Yes. Recently, I had a dream where I was very close to death because I was 80-something. I was commissioned by the Ford Foundation to build my own museum in Detroit and it would also include a design that I made for a playground for kids. It was very vivid. Then I was watching 60 Minutes about a month after that and found out that the new president of the Ford Foundation is the first Black LGBTQ president who is selling all the old collection and building a diverse new collection. That’s something that immediately comes to my mind when you ask that.
These dreams are conversations you have with people, and connections happening at the right time, and that’s when you know it’s real and it’s actually serving a good purpose.
It's interesting that you had that dream not even knowing about the new president.
It’s very interesting; it’s mind-blowing.
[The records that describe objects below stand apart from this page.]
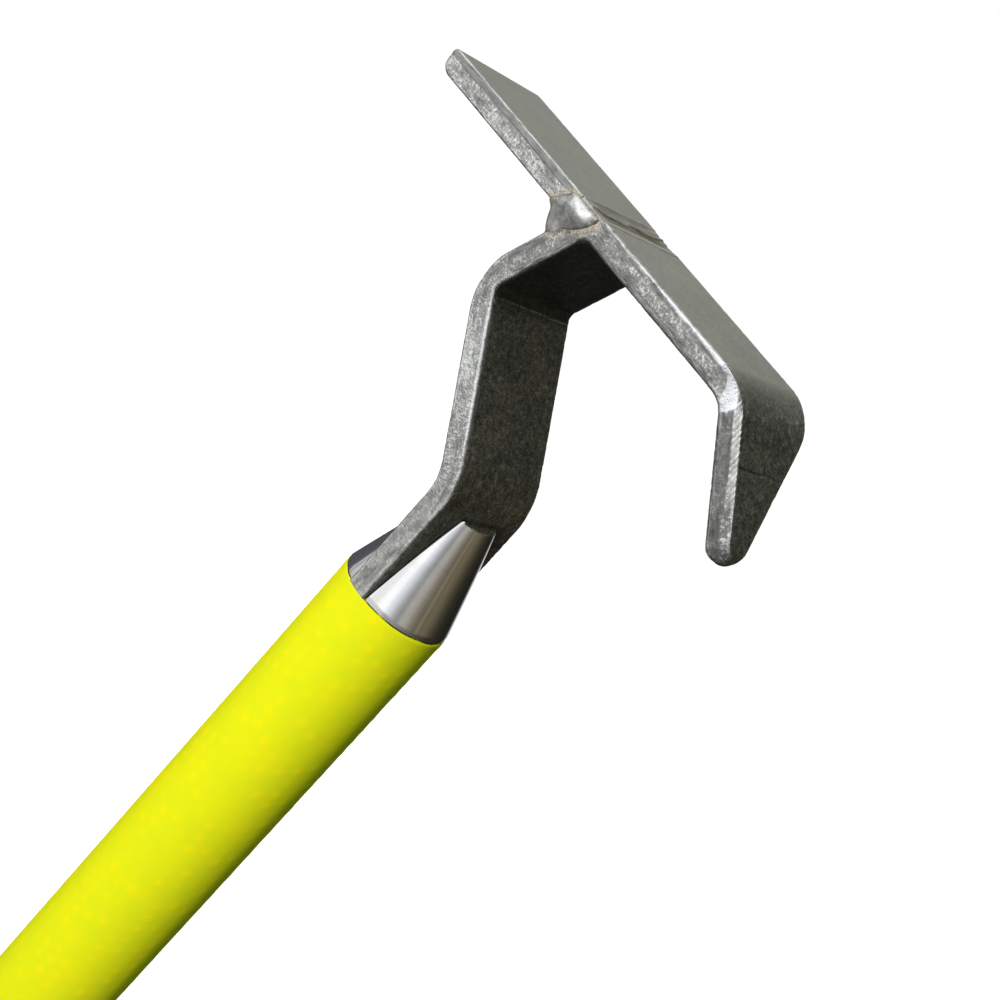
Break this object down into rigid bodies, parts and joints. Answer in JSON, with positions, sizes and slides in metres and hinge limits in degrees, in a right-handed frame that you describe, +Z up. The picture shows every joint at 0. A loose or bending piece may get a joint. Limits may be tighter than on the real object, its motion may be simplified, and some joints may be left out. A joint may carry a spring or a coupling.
{
  "type": "halligan bar",
  "caption": "Firefighter's roof and ceiling hook: bent flat steel bar with a pointed claw and a welded prying blade, set in a slotted cone on a round high-visibility pole.",
  "frame": {"origin": "centre of the butt cap's bottom face, on the pole's axis", "axes": "+Z up the pole towards the head, +X towards the claw, Y along the bar's width"},
  "size_m": [0.1832, 0.0405, 0.9144],
  "materials": {
    "bar_steel": "mill-finish hot-rolled flat bar, mottled grey with light scratches and bright worn arrises",
    "blade_steel": "mill-finish flat bar with a sheared and ground edge",
    "weld_metal": "smooth weld metal with brown heat tint at its edges",
    "polished_steel": "turned and polished",
    "sealant": "black joint",
    "adhesive": "cured epoxy",
    "pin_steel": "plain ground pin",
    "fibreglass": "pultruded glass and resin",
    "foam": "rigid cellular foam",
    "hi_vis_yellow": "satin high-visibility sleeve with fine rows of dimples",
    "nylon": "turned nylon",
    "cap_rubber": "moulded black rubber"
  },
  "bodies": {
    "root": {"hook_bar": "bar_steel", "blade_plate": "blade_steel", "blade_fillet_weld": "weld_metal", "crest_weld": "weld_metal", "weld_returns": "weld_metal", "cone_ferrule": "polished_steel", "seal_ring": "sealant", "spigot_bond": "adhesive", "head_pins": "pin_steel", "pole_tube": "fibreglass", "pole_core": "foam", "pole_sleeve": "hi_vis_yellow", "butt_plug": "nylon", "butt_pin": "pin_steel", "butt_cap": "cap_rubber"}
  },
  "joints": []
}
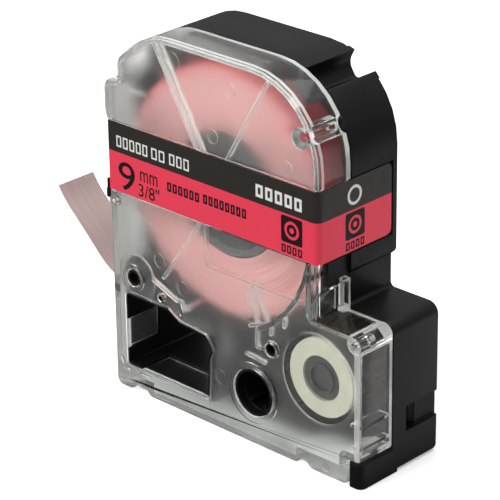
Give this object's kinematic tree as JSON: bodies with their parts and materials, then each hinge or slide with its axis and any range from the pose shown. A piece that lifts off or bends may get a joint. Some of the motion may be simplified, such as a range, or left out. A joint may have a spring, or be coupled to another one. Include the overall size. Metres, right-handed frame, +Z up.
{
  "type": "label tape cartridge",
  "caption": "Label printer tape cartridge: clear front half, black rear half, a roll of label tape, a platen, and an ink ribbon that runs between a supply and a take-up spool.",
  "frame": {"origin": "middle of the lower edge's underside, half way through the case's depth; the cartridge stands on that edge", "axes": "+X towards the stepped side that holds the ribbon's supply spool, +Y from the clear front face to the black back face, +Z up towards the rounded top"},
  "size_m": [0.0831, 0.0214, 0.073],
  "materials": {
    "clear_plastic": "frosted clear polystyrene",
    "black_plastic": "satin",
    "printed_label": "printed film label, red with a dark band",
    "grey_plastic": "satin",
    "tape": "satin film with a paper backing",
    "side_film": "thin clear film",
    "rubber": "matt",
    "ivory_plastic": "matt",
    "ink_ribbon": "thin glossy film",
    "steel": "drawn wire"
  },
  "bodies": {
    "case": {"front_case": "clear_plastic", "rear_case": "black_plastic", "case_label": "printed_label", "tape_strip": "tape", "ink_ribbon": "ink_ribbon", "ribbon_guide_pin": "steel", "tape_core_spring": "steel", "supply_spring": "steel", "takeup_spring": "steel"},
    "tape_spool": {"tape_core": "grey_plastic", "tape_roll": "tape", "tape_film_front": "side_film", "tape_film_rear": "side_film"},
    "platen": {"platen_core": "black_plastic", "platen_rubber": "rubber"},
    "supply_spool": {"supply_core": "grey_plastic", "supply_washer": "ivory_plastic", "supply_roll": "ink_ribbon"},
    "takeup_spool": {"takeup_core": "black_plastic", "takeup_roll": "ink_ribbon"}
  },
  "joints": [
    {"name": "tape_spool_turn", "type": "hinge", "parent": "case", "child": "tape_spool", "pos_m": [-0.006, 0, 0.0446], "axis": [0, -1, 0], "continuous": true},
    {"name": "platen_turn", "type": "hinge", "parent": "case", "child": "platen", "pos_m": [-0.0251, 0, 0.024], "axis": [0, -1, 0], "continuous": true},
    {"name": "supply_spool_turn", "type": "hinge", "parent": "case", "child": "supply_spool", "pos_m": [0.0204, 0, 0.0182], "axis": [0, -1, 0], "continuous": true},
    {"name": "takeup_spool_turn", "type": "hinge", "parent": "case", "child": "takeup_spool", "pos_m": [0.0053, 0, 0.0106], "axis": [0, -1, 0], "continuous": true}
  ],
  "couplings": [
    {"joint": "platen_turn", "follows": "tape_spool_turn", "ratio": -6.4722},
    {"joint": "supply_spool_turn", "follows": "tape_spool_turn", "ratio": 3.3768},
    {"joint": "takeup_spool_turn", "follows": "tape_spool_turn", "ratio": 3.8833}
  ]
}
My goals are to be busier with monumental public sculpture. That’s a more sustainable way of operating and supporting myself as an artist, and also a way to get closer to feasibly attaining the capital to fund my own foundation. Ever since I was a kid I wanted to create a foundation that would ease human planetary suffering. Big projects affect people because they’re in the public sphere. Ideally, that would help me relax a bit.
The number one thing is tackling hunger because a hungry kid can’t learn. A second objective would be educational pursuits. I think that probably stems from my childhood because a lot of times I was hungry, and I wasn’t in school because of the severe poverty. From direct experience, if you give a kid food and a good learning environment, that kid can do a lot more with those basic things than a hungry kid can even dream of.
I don’t think supporting artists is as important as hungry kids. Art is a luxury that a starving kid won’t even be able to imagine because that kid’s eyes are full of tears. Art is for privileged people. I’d rather focus on underprivileged people.